:: Problem to work on ::
Copy out the entries below in full and exactly.

-- Start of Provided material --

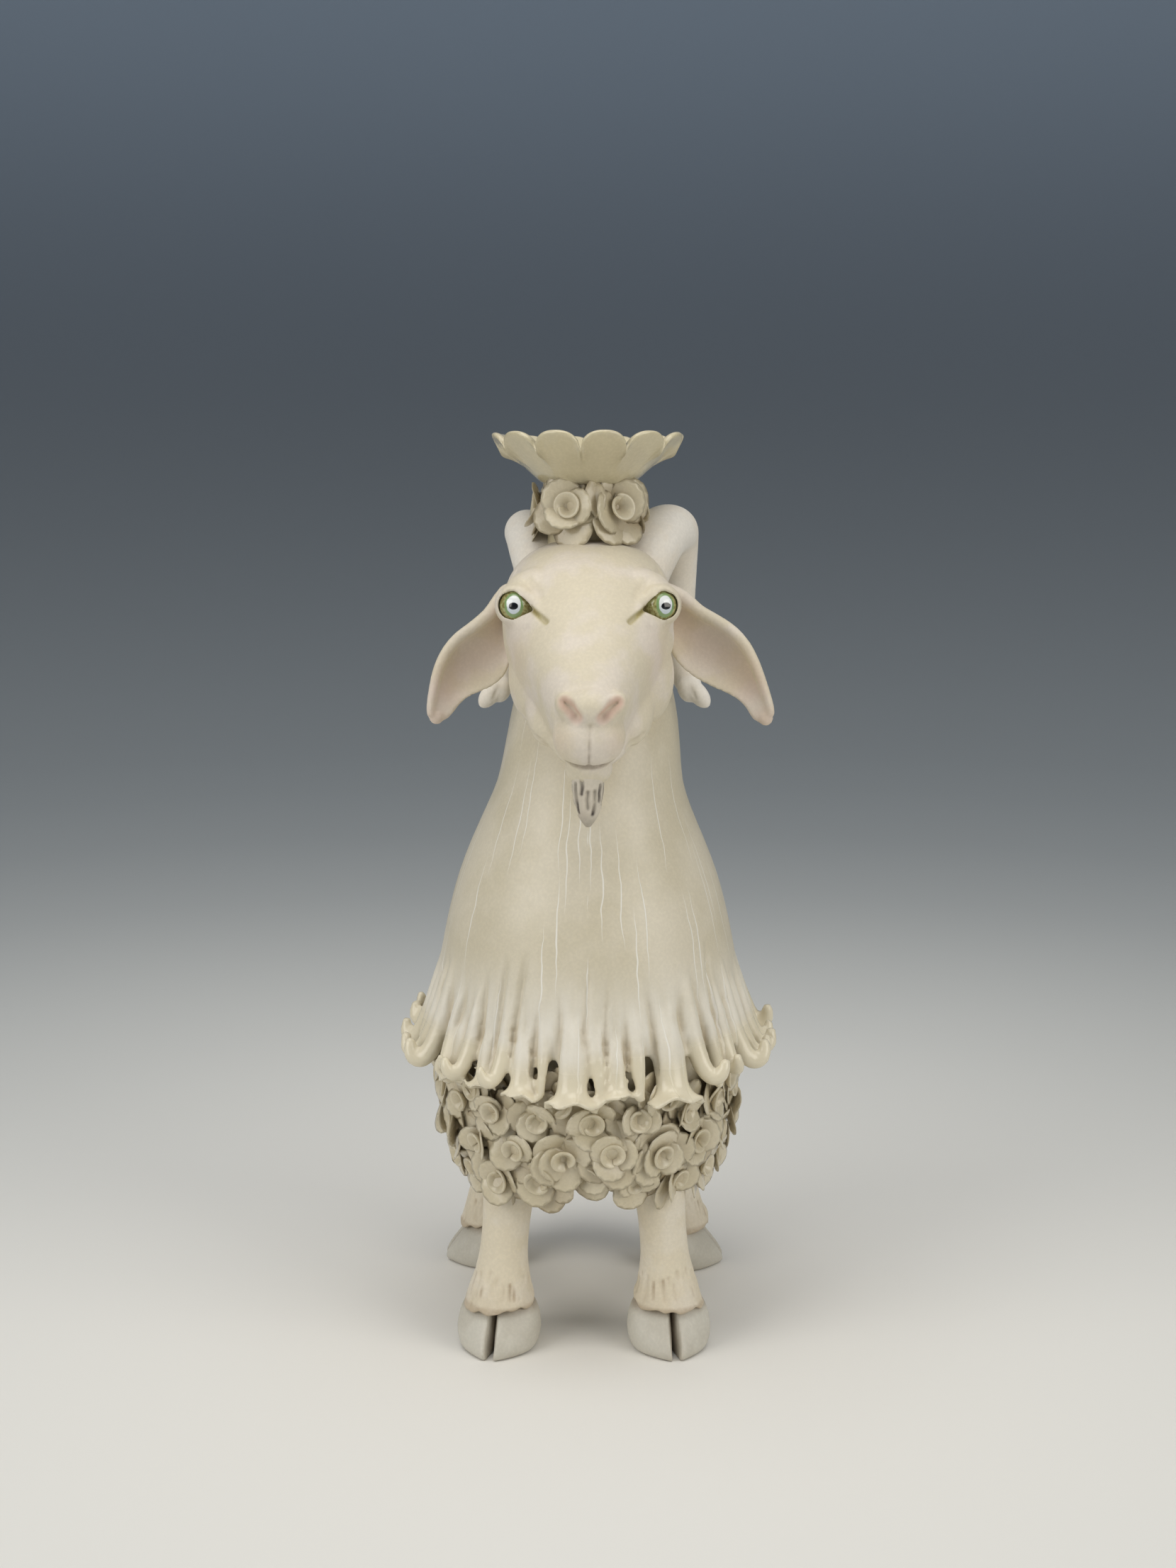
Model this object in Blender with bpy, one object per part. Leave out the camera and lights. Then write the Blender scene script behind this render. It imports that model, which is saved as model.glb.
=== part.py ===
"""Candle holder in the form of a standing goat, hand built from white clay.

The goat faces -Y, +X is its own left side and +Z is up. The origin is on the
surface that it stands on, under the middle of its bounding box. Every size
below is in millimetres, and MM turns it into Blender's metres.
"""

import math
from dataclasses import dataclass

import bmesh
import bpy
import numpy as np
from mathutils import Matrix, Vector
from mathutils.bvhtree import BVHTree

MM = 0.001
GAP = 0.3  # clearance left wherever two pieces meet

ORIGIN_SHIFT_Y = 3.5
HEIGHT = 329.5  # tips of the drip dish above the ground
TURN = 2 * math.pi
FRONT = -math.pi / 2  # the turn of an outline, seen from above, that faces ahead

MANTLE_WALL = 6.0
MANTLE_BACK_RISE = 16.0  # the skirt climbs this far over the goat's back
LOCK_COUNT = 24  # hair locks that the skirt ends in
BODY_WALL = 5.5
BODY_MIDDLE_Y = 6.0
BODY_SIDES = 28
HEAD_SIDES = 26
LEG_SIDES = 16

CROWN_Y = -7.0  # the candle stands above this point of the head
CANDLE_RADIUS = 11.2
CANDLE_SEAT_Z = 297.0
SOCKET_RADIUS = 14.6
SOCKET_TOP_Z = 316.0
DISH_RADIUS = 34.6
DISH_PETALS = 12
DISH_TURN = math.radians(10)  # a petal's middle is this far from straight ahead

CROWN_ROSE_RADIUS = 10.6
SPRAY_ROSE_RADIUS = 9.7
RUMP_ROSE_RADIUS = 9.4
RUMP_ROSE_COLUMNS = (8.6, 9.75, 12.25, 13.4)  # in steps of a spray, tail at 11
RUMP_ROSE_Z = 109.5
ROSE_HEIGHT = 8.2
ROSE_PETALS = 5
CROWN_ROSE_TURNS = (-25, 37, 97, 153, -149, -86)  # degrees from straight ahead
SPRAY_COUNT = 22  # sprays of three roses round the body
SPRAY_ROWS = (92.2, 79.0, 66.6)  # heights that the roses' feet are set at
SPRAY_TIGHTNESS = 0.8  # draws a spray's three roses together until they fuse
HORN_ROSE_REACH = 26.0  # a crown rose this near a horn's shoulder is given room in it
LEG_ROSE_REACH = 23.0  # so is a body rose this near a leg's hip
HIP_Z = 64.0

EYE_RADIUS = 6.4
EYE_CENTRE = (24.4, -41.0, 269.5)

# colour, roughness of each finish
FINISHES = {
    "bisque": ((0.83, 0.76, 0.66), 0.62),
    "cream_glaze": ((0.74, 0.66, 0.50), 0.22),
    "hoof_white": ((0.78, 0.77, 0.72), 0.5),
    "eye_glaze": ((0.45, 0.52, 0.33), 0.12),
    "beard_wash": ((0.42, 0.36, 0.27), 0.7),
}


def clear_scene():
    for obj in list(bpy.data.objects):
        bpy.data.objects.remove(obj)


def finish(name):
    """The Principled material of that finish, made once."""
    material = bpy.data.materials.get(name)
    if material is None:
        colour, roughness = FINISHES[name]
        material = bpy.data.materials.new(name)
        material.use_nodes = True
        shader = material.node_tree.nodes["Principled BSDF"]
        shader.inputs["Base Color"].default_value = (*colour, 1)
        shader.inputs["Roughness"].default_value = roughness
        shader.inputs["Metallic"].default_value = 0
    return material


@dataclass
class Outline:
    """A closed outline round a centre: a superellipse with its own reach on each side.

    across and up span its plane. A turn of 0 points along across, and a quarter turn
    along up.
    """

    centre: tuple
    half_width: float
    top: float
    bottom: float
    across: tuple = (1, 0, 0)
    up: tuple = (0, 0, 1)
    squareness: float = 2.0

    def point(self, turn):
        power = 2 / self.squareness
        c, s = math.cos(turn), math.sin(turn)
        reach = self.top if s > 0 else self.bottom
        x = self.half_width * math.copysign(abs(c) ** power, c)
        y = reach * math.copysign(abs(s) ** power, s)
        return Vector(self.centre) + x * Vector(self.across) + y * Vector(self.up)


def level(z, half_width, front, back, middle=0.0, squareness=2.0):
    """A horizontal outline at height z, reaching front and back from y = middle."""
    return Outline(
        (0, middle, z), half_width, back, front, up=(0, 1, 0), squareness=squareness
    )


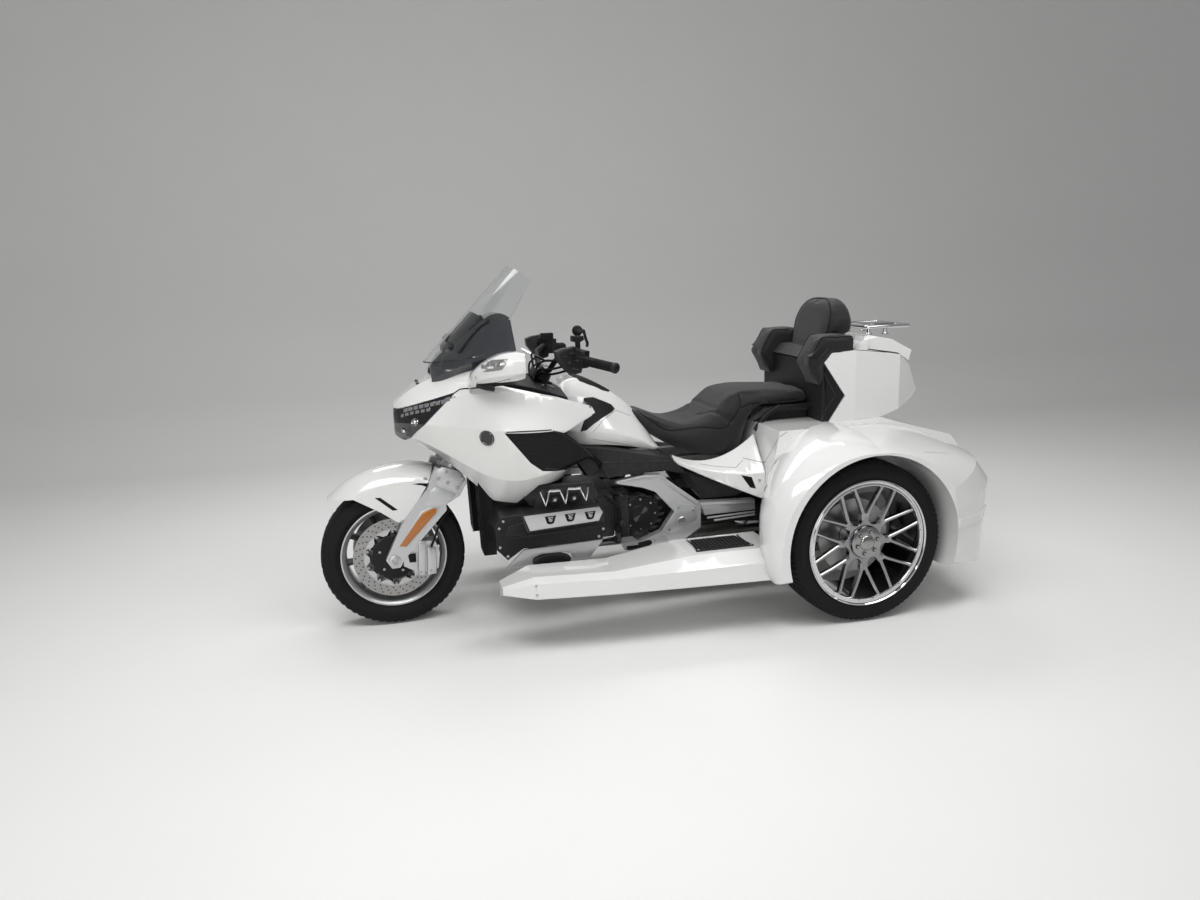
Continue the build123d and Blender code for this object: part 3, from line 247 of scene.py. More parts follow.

-- End of Provided material --

:: Worked solution ::
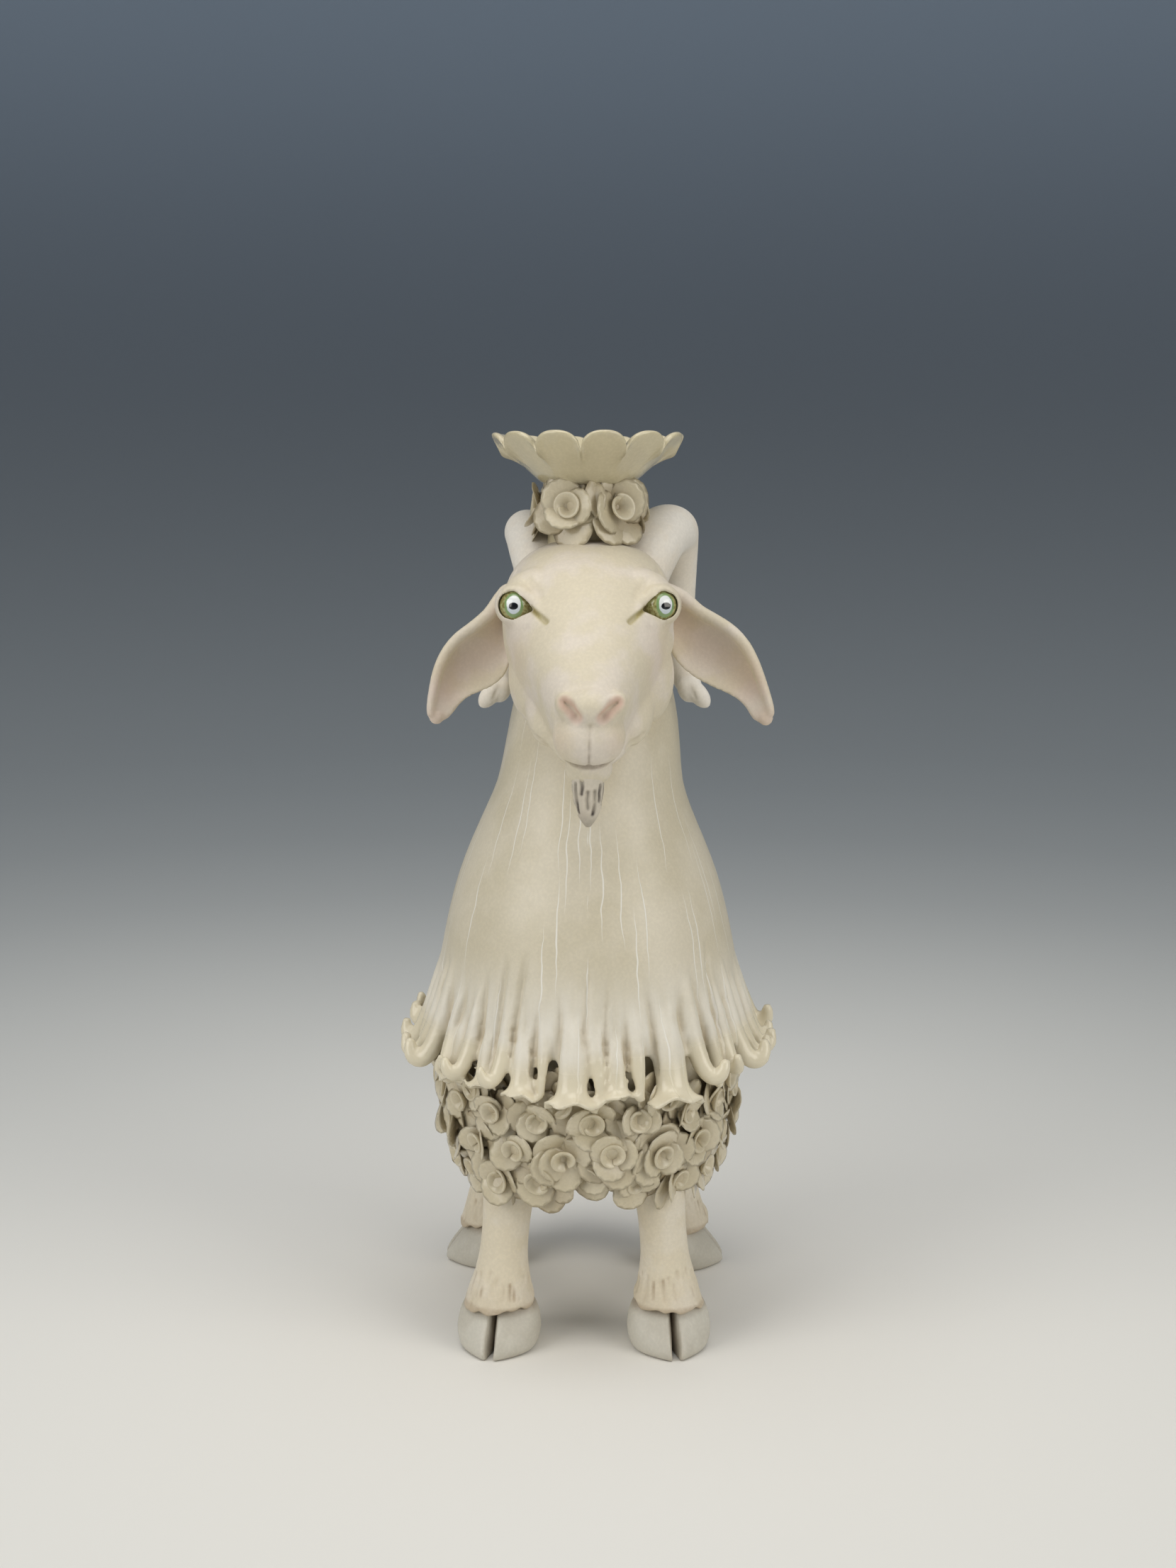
Model this object in Blender with bpy, one object per part. Leave out the camera and lights. Then write the Blender scene script behind this render. It imports that model, which is saved as model.glb.
=== part.py ===
"""Candle holder in the form of a standing goat, hand built from white clay.

The goat faces -Y, +X is its own left side and +Z is up. The origin is on the
surface that it stands on, under the middle of its bounding box. Every size
below is in millimetres, and MM turns it into Blender's metres.
"""

import math
from dataclasses import dataclass

import bmesh
import bpy
import numpy as np
from mathutils import Matrix, Vector
from mathutils.bvhtree import BVHTree

MM = 0.001
GAP = 0.3  # clearance left wherever two pieces meet

ORIGIN_SHIFT_Y = 3.5
HEIGHT = 329.5  # tips of the drip dish above the ground
TURN = 2 * math.pi
FRONT = -math.pi / 2  # the turn of an outline, seen from above, that faces ahead

MANTLE_WALL = 6.0
MANTLE_BACK_RISE = 16.0  # the skirt climbs this far over the goat's back
LOCK_COUNT = 24  # hair locks that the skirt ends in
BODY_WALL = 5.5
BODY_MIDDLE_Y = 6.0
BODY_SIDES = 28
HEAD_SIDES = 26
LEG_SIDES = 16

CROWN_Y = -7.0  # the candle stands above this point of the head
CANDLE_RADIUS = 11.2
CANDLE_SEAT_Z = 297.0
SOCKET_RADIUS = 14.6
SOCKET_TOP_Z = 316.0
DISH_RADIUS = 34.6
DISH_PETALS = 12
DISH_TURN = math.radians(10)  # a petal's middle is this far from straight ahead

CROWN_ROSE_RADIUS = 10.6
SPRAY_ROSE_RADIUS = 9.7
RUMP_ROSE_RADIUS = 9.4
RUMP_ROSE_COLUMNS = (8.6, 9.75, 12.25, 13.4)  # in steps of a spray, tail at 11
RUMP_ROSE_Z = 109.5
ROSE_HEIGHT = 8.2
ROSE_PETALS = 5
CROWN_ROSE_TURNS = (-25, 37, 97, 153, -149, -86)  # degrees from straight ahead
SPRAY_COUNT = 22  # sprays of three roses round the body
SPRAY_ROWS = (92.2, 79.0, 66.6)  # heights that the roses' feet are set at
SPRAY_TIGHTNESS = 0.8  # draws a spray's three roses together until they fuse
HORN_ROSE_REACH = 26.0  # a crown rose this near a horn's shoulder is given room in it
LEG_ROSE_REACH = 23.0  # so is a body rose this near a leg's hip
HIP_Z = 64.0

EYE_RADIUS = 6.4
EYE_CENTRE = (24.4, -41.0, 269.5)

# colour, roughness of each finish
FINISHES = {
    "bisque": ((0.83, 0.76, 0.66), 0.62),
    "cream_glaze": ((0.74, 0.66, 0.50), 0.22),
    "hoof_white": ((0.78, 0.77, 0.72), 0.5),
    "eye_glaze": ((0.45, 0.52, 0.33), 0.12),
    "beard_wash": ((0.42, 0.36, 0.27), 0.7),
}


def clear_scene():
    for obj in list(bpy.data.objects):
        bpy.data.objects.remove(obj)


def finish(name):
    """The Principled material of that finish, made once."""
    material = bpy.data.materials.get(name)
    if material is None:
        colour, roughness = FINISHES[name]
        material = bpy.data.materials.new(name)
        material.use_nodes = True
        shader = material.node_tree.nodes["Principled BSDF"]
        shader.inputs["Base Color"].default_value = (*colour, 1)
        shader.inputs["Roughness"].default_value = roughness
        shader.inputs["Metallic"].default_value = 0
    return material


@dataclass
class Outline:
    """A closed outline round a centre: a superellipse with its own reach on each side.

    across and up span its plane. A turn of 0 points along across, and a quarter turn
    along up.
    """

    centre: tuple
    half_width: float
    top: float
    bottom: float
    across: tuple = (1, 0, 0)
    up: tuple = (0, 0, 1)
    squareness: float = 2.0

    def point(self, turn):
        power = 2 / self.squareness
        c, s = math.cos(turn), math.sin(turn)
        reach = self.top if s > 0 else self.bottom
        x = self.half_width * math.copysign(abs(c) ** power, c)
        y = reach * math.copysign(abs(s) ** power, s)
        return Vector(self.centre) + x * Vector(self.across) + y * Vector(self.up)


def level(z, half_width, front, back, middle=0.0, squareness=2.0):
    """A horizontal outline at height z, reaching front and back from y = middle."""
    return Outline(
        (0, middle, z), half_width, back, front, up=(0, 1, 0), squareness=squareness
    )


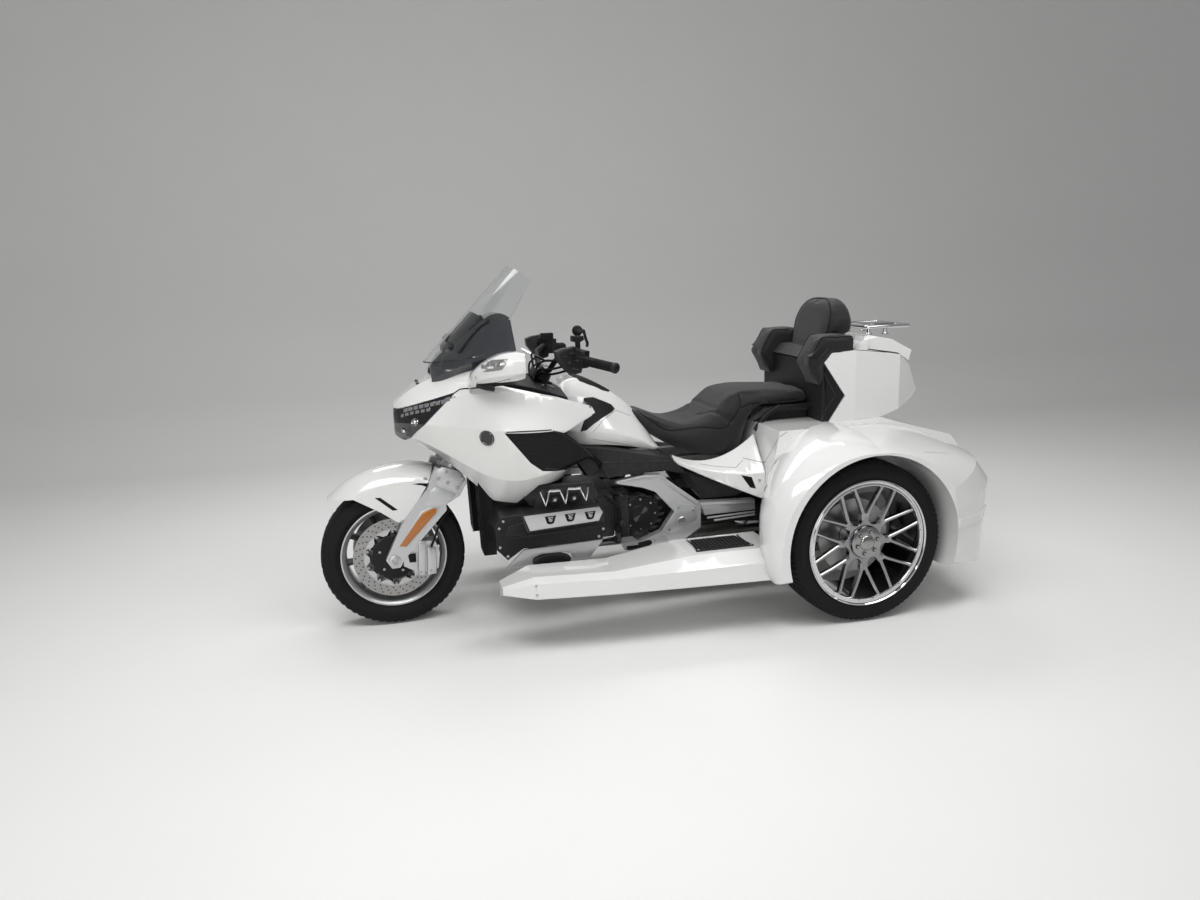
Continue the build123d and Blender code for this object: part 3, from line 247 of scene.py. More parts follow.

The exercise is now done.